↓↓↓

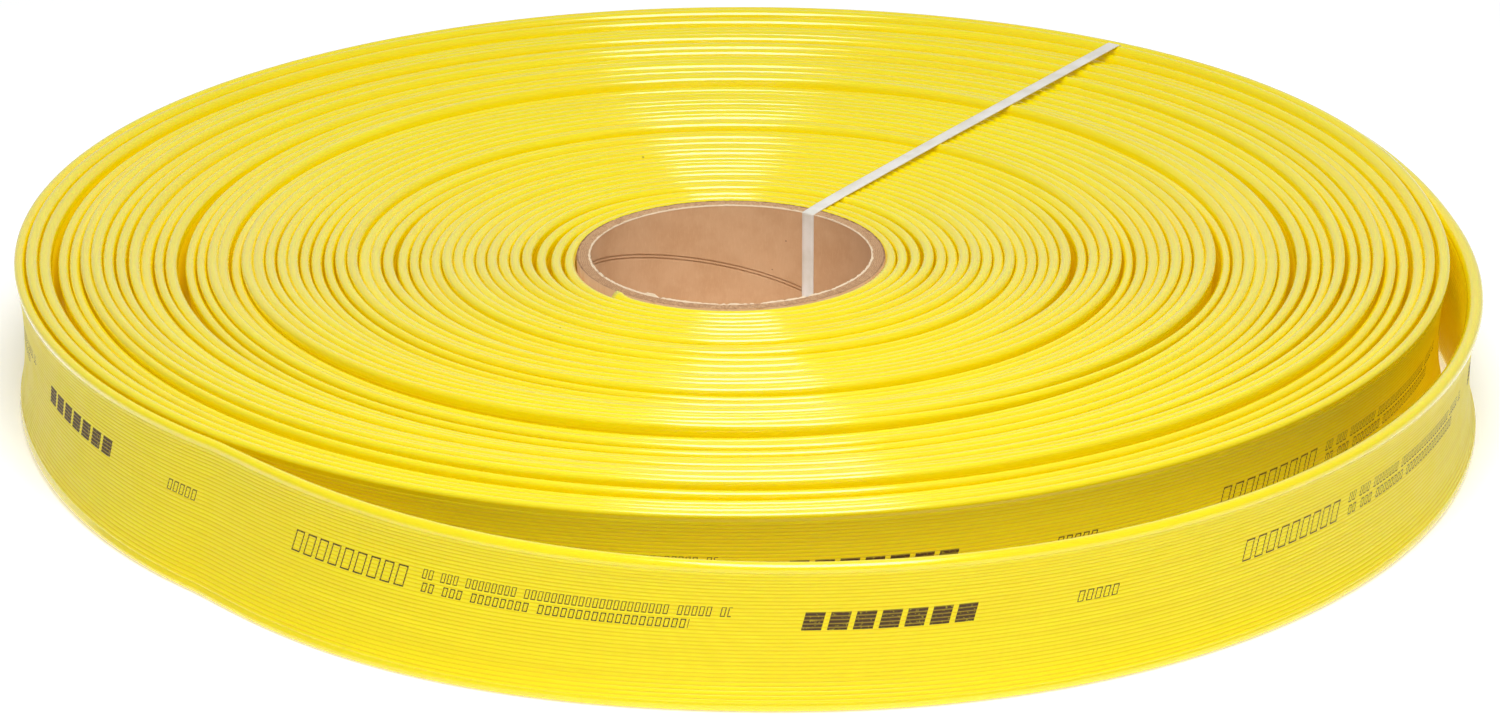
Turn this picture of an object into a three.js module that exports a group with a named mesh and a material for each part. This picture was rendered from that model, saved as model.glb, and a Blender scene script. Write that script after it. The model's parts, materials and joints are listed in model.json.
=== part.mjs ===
// Lay-flat fire hose rolled on a cardboard core and held by one strap.
// Millimetres, +Z up. The roll lies flat, with its core upright. The origin is on the floor, under the
// middle of the whole footprint.
import * as THREE from 'three';

// Driving dimensions.
const HOSE_BORE = 63.5;           // nominal bore when the hose is round
const HOSE_WALL = 3.3;
const HOSE_SLIT = 0.5;            // what is left of the bore when the hose lies flat
const CORE_BORE = 203;
const CORE_WALL = 9.5;
const TURN_PITCH = 8.1;           // radial step from the first turn to the second
const PITCH_GROWTH = 0.0133;      // each turn is wound a little looser than the one inside it
const TURNS = 46;                 // turns in the strapped roll
const STEPS_PER_TURN = 24;        // straight facets in one turn
const START_STEP = 15.2;          // the inner end's direction, in facets counter-clockwise from +X
const DRIFT_X = 4;                // how far the outer turns sit to the +X and +Y side of the core's axis
const DRIFT_Y = 25;
const ROLL_LIFT = 7;              // how far the outer turns ride above the floor
const FLAT_TURNS = 16;            // inner turns that stand on the floor
const LOOSE_AREAS = [             // where the outer turns lie loosest: extra radius and directions from +X
  { reach: 10.5, degrees: [5, 95], skew: 0.85 },
  { reach: 4.5, degrees: [115, 205], skew: 1 },
];
const LOOSE_TURNS = [34, 45];     // the turns over which they loosen
const LOOP_BULGE = 73.5;          // how far the loose outer turn stands off the roll at most
const LOOP_DEGREES = [14, 170];   // where it stands off, in degrees past the end of the strapped roll
const LOOP_SKEW = 0.69;           // below 1, it leaves the roll more steeply than it returns
const LEAN = 22;                  // how far the lower edge stands outside the upper one at most
const LEAN_DEGREES = [-50, 62];   // where it leans, in degrees past the end of the strapped roll
const LEAN_SKEW = 1.57;           // above 1, it leans over gradually and comes upright steeply
const LINKS = 6;                  // rigid lengths that stand for the flexible loose turn
const LINK_STEPS = 2;             // facet angles that one link covers
const LINK_GAP = 1;
const CLEARANCE = 0.3;            // gap between pieces that touch
const STRAP_WIDTH = 10;
const STRAP_THICKNESS = 0.8;
const STRAP_ANGLE = 56;           // degrees counter-clockwise from +X
const STRAP_WELD = 60;            // length of the welded overlap

// Sizes worked out from the driving dimensions.
const TAU = 2 * Math.PI;
const FLAT_WIDTH = Math.PI * (HOSE_BORE + HOSE_WALL) / 2;
const FLAT_THICKNESS = 2 * HOSE_WALL + HOSE_SLIT;
const STEP = TAU / STEPS_PER_TURN;
const CORE_RADIUS = CORE_BORE / 2 + CORE_WALL;
const ROLL_STEPS = STEPS_PER_TURN * TURNS - 1;
const ROLL_END = ROLL_STEPS * STEP;
const START_ANGLE = START_STEP * STEP;
const FIRST_RADIUS = (CORE_RADIUS + CLEARANCE) / Math.cos(STEP / 2) + FLAT_THICKNESS / 2;
const STRAP_RELIEF = STRAP_THICKNESS + 2 * CLEARANCE;

const COLOURS = { hose: 0xe9d936, core: 0xb98f66, strap: 0xebe6da };

function material(colour, roughness) {
  return new THREE.MeshStandardMaterial({ color: colour, roughness, metalness: 0 });
}

// 0 below `from`, 1 above `to`, and a smooth rise between them.
function rise(value, from, to) {
  return THREE.MathUtils.smoothstep(value, from, to);
}

// How high the hose's lower edge is, `wound` radians from the inner end.
function lowerEdge(wound) {
  const turn = wound / TAU;
  const dish = ROLL_LIFT * (Math.max(turn - FLAT_TURNS, 0) / (TURNS - FLAT_TURNS)) ** 2;
  const settled = dish * (1 - rise(turn, TURNS - 0.45, TURNS - 0.05));
  const fromStrap = Math.cos(START_ANGLE + wound - THREE.MathUtils.degToRad(STRAP_ANGLE));
  const onStrap = wound < ROLL_END ? rise(fromStrap, 0.55, 0.85) : 0;
  return Math.max(settled, STRAP_RELIEF * onStrap);
}

// A smooth hump from 0 to 1 and back to 0, as an angle passes from one end of a range to the other.
function hump(angle, [from, to], skew) {
  const share = (THREE.MathUtils.radToDeg(angle) - from) / (to - from);
  return share > 0 && share < 1 ? Math.sin(Math.PI * share ** skew) ** 2 : 0;
}

// How far the hose stands outside its even spiral.
function standOff(wound) {
  const direction = (START_ANGLE + wound) % TAU;
  const loosened = rise(wound / TAU, ...LOOSE_TURNS);
  let reach = LOOP_BULGE * hump(wound - ROLL_END, LOOP_DEGREES, LOOP_SKEW);
  for (const area of LOOSE_AREAS) reach += area.reach * loosened * hump(direction, area.degrees, area.skew);
  return reach;
}

// The middle of the hose's upper edge seen from above, `wound` radians from the inner end.
function hoseCentre(wound) {
  const turn = wound / TAU;
  const angle = START_ANGLE + wound;
  const radius = FIRST_RADIUS + TURN_PITCH * turn + PITCH_GROWTH * turn ** 2 + standOff(wound);
  const drift = Math.min(turn / TURNS, 1) ** 2;
  const x = radius * Math.cos(angle) + DRIFT_X * drift;
  const y = radius * Math.sin(angle) + DRIFT_Y * drift;
  return new THREE.Vector2(x, y);
}

// A closed solid through rings of points that all run the same way round, with both ends capped.
// A ring is an outline, or an outline and a second one inside it that makes the solid a tube. Each wall
// between two rings is split from its lower corner on the first to its upper corner on the second, so
// that facing walls stay parallel where the rings twist.
function loft(outlines, inlines) {
  const positions = [];
  const indices = [];
  const perRing = outlines[0].length;
  const addRings = rings => {
    const first = positions.length / 3;
    rings.forEach(ring => ring.forEach(point => positions.push(...point.toArray())));
    return first;
  };
  const addWalls = (first, count, size, flip) => {
    for (let ring = 0; ring < count - 1; ring++) {
      for (let side = 0; side < size; side++) {
        const a = first + ring * size + side;
        const b = first + ring * size + (side + 1) % size;
        const climbs = positions[3 * b + 2] > positions[3 * a + 2];
        const [p, q, r, s] = climbs ? [a, a + size, b + size, b] : [b, a, a + size, b + size];
        indices.push(...(flip ? [p, r, q, p, s, r] : [p, q, r, p, r, s]));
      }
    }
  };
  const outer = addRings(outlines);
  addWalls(outer, outlines.length, perRing, false);
  const inner = inlines ? addRings(inlines) : 0;
  if (inlines) addWalls(inner, inlines.length, perRing, true);
  const lastRing = (outlines.length - 1) * perRing;
  for (let side = 0; side < perRing; side++) {
    const next = (side + 1) % perRing;
    if (inlines) {
      indices.push(outer + side, outer + next, inner + side);
      indices.push(outer + next, inner + next, inner + side);
      indices.push(outer + lastRing + side, inner + lastRing + side, outer + lastRing + next);
      indices.push(outer + lastRing + next, inner + lastRing + side, inner + lastRing + next);
    } else if (side > 0 && side < perRing - 1) {
      indices.push(outer, outer + side, outer + next);
      indices.push(outer + lastRing, outer + lastRing + next, outer + lastRing + side);
    }
  }
  const geometry = new THREE.BufferGeometry();
  geometry.setAttribute('position', new THREE.Float32BufferAttribute(positions, 3));
  geometry.setIndex(indices);
  geometry.computeVertexNormals();
  return geometry;
}

// One ring across the hose. `profile` holds points as [outwards, up] from the middle of the lower edge.
function hoseRing(wound, profile) {
  const centre = hoseCentre(wound);
  const angle = START_ANGLE + wound;
  const base = lowerEdge(wound);
  const lean = LEAN * hump(wound - ROLL_END, LEAN_DEGREES, LEAN_SKEW);
  return profile.map(([outwards, up]) => {
    const reach = outwards + lean * (1 - up / FLAT_WIDTH);
    const x = centre.x + reach * Math.cos(angle);
    const y = centre.y + reach * Math.sin(angle);
    return new THREE.Vector3(x, y, base + up);
  });
}

// The flat hose's section as a plain bar.
function barProfile() {
  const half = FLAT_THICKNESS / 2;
  return [[-half, 0], [half, 0], [half, FLAT_WIDTH], [-half, FLAT_WIDTH]];
}

// The section with folded edges: flat lips, softened corners.
function foldedProfile(inset) {
  const half = FLAT_THICKNESS / 2 - inset;
  const lip = half * 0.55;
  const corner = Math.max(half * 0.45, CLEARANCE / 4);
  const low = inset;
  const high = FLAT_WIDTH - inset;
  return [
    [-lip, low], [lip, low], [half, low + corner], [half, high - corner],
    [lip, high], [-lip, high], [-half, high - corner], [-half, low + corner],
  ];
}

function hoseRoll() {
  const rings = [];
  for (let step = 0; step < ROLL_STEPS; step++) rings.push(hoseRing(step * STEP, barProfile()));
  rings.push(hoseRing(ROLL_END - turnedBy(LINK_GAP / 2, ROLL_END), barProfile()));
  return loft(rings);
}

// The winding angle that a length along the hose covers.
function turnedBy(length, wound) {
  return length / hoseCentre(wound).length();
}

// One link of the loose turn: an open-ended length of flattened tube.
function looseLink(index) {
  const facets = LINK_STEPS * 3;
  const first = ROLL_END + index * LINK_STEPS * STEP;
  const last = first + LINK_STEPS * STEP;
  const from = first + turnedBy(LINK_GAP / 2, first);
  const to = last - turnedBy(LINK_GAP / 2, last);
  const outside = [];
  const inside = [];
  for (let facet = 0; facet <= facets; facet++) {
    const wound = THREE.MathUtils.lerp(from, to, facet / facets);
    outside.push(hoseRing(wound, foldedProfile(0)));
    inside.push(hoseRing(wound, foldedProfile(HOSE_WALL)));
  }
  return loft(outside, inside);
}

function core() {
  const inner = CORE_BORE / 2;
  const chamfer = 1;
  const low = STRAP_RELIEF;
  const high = low + FLAT_WIDTH;
  const profile = [
    [inner, low], [CORE_RADIUS, low], [CORE_RADIUS, high - chamfer], [CORE_RADIUS - chamfer, high],
    [inner + chamfer, high], [inner, high - chamfer], [inner, low],
  ].map(([x, y]) => new THREE.Vector2(x, y));
  const geometry = new THREE.LatheGeometry(profile, 3 * STEPS_PER_TURN);
  return geometry.rotateX(Math.PI / 2);
}

// The strap is one closed band in the upright plane through the core's axis, with a welded overlap
// on its outer run.
function strap() {
  const angle = THREE.MathUtils.degToRad(STRAP_ANGLE);
  const lastPass = ROLL_END - (ROLL_END + START_ANGLE - angle) % TAU;
  const bore = CORE_BORE / 2 - 2 * CLEARANCE;
  const rim = hoseCentre(lastPass).length() + FLAT_THICKNESS / 2 + CLEARANCE;
  const floor = STRAP_THICKNESS + CLEARANCE / 2;
  const coreTop = STRAP_RELIEF + FLAT_WIDTH + CLEARANCE;
  const rimTop = lowerEdge(lastPass) + FLAT_WIDTH + CLEARANCE;
  const t = STRAP_THICKNESS;
  const weldLow = (rimTop - STRAP_WELD) / 2;
  const weldHigh = weldLow + STRAP_WELD;
  const outline = new THREE.Shape([
    [bore - t, floor - t], [rim + t, floor - t], [rim + t, weldLow], [rim + 2 * t, weldLow],
    [rim + 2 * t, weldHigh], [rim + t, weldHigh], [rim + t, rimTop + t], [bore - t, coreTop + t],
  ].map(([x, y]) => new THREE.Vector2(x, y)));
  const opening = [[bore, floor], [bore, coreTop], [rim, rimTop], [rim, floor]];
  outline.holes.push(new THREE.Path(opening.map(([x, y]) => new THREE.Vector2(x, y))));
  const geometry = new THREE.ExtrudeGeometry(outline, { depth: STRAP_WIDTH, bevelEnabled: false });
  return geometry.translate(0, 0, -STRAP_WIDTH / 2).rotateX(Math.PI / 2).rotateZ(angle);
}

function piece(name, geometry, surface) {
  const mesh = new THREE.Mesh(geometry, surface);
  mesh.name = name;
  return mesh;
}

const roll = new THREE.Group();
roll.add(piece('cardboard_core', core(), material(COLOURS.core, 0.9)));
roll.add(piece('hose_roll', hoseRoll(), material(COLOURS.hose, 0.45)));
roll.add(piece('strap', strap(), material(COLOURS.strap, 0.5)));
for (let index = 0; index < LINKS; index++) {
  roll.add(piece(`loose_turn_${index + 1}`, looseLink(index), material(COLOURS.hose, 0.45)));
}

const footprint = new THREE.Box3().setFromObject(roll).getCenter(new THREE.Vector3());
roll.position.set(-footprint.x, -footprint.y, 0);

const assembly = new THREE.Group();
assembly.add(roll);
assembly.updateMatrixWorld(true);

export default assembly;
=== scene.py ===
"""The looks of a lay-flat fire hose rolled on a cardboard core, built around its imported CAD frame.

Metres, +Z up, the roll lying flat on the floor, the loose side of its outer turn towards -Y.
"""
import json
import math

import bpy
import numpy as np
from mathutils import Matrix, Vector


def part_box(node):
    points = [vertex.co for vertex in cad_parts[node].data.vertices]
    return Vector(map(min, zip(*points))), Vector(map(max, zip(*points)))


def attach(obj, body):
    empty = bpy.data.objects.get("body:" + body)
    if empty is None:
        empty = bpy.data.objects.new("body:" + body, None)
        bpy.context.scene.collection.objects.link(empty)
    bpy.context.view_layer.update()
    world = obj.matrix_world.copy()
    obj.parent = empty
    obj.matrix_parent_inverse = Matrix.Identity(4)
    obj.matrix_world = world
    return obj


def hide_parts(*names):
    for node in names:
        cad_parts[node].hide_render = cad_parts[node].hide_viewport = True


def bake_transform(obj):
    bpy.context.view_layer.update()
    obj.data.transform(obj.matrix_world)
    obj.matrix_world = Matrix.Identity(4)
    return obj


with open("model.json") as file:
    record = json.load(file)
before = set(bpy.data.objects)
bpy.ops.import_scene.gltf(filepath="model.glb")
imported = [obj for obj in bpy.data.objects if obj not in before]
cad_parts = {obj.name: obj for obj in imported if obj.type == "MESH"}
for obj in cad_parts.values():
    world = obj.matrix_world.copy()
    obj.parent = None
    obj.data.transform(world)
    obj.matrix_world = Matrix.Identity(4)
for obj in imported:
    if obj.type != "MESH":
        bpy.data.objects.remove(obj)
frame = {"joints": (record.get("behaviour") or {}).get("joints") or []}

MM = 0.001
TAU = 2 * math.pi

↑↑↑

#### Given task:
Only the lines from the one holding "const roll = new THREE.Group();" through the one holding "points = [vertex.co" are wanted; retype them exactly.

#### Reply:
const roll = new THREE.Group();
roll.add(piece('cardboard_core', core(), material(COLOURS.core, 0.9)));
roll.add(piece('hose_roll', hoseRoll(), material(COLOURS.hose, 0.45)));
roll.add(piece('strap', strap(), material(COLOURS.strap, 0.5)));
for (let index = 0; index < LINKS; index++) {
  roll.add(piece(`loose_turn_${index + 1}`, looseLink(index), material(COLOURS.hose, 0.45)));
}

const footprint = new THREE.Box3().setFromObject(roll).getCenter(new THREE.Vector3());
roll.position.set(-footprint.x, -footprint.y, 0);

const assembly = new THREE.Group();
assembly.add(roll);
assembly.updateMatrixWorld(true);

export default assembly;
=== scene.py ===
"""The looks of a lay-flat fire hose rolled on a cardboard core, built around its imported CAD frame.

Metres, +Z up, the roll lying flat on the floor, the loose side of its outer turn towards -Y.
"""
import json
import math

import bpy
import numpy as np
from mathutils import Matrix, Vector


def part_box(node):
    points = [vertex.co for vertex in cad_parts[node].data.vertices]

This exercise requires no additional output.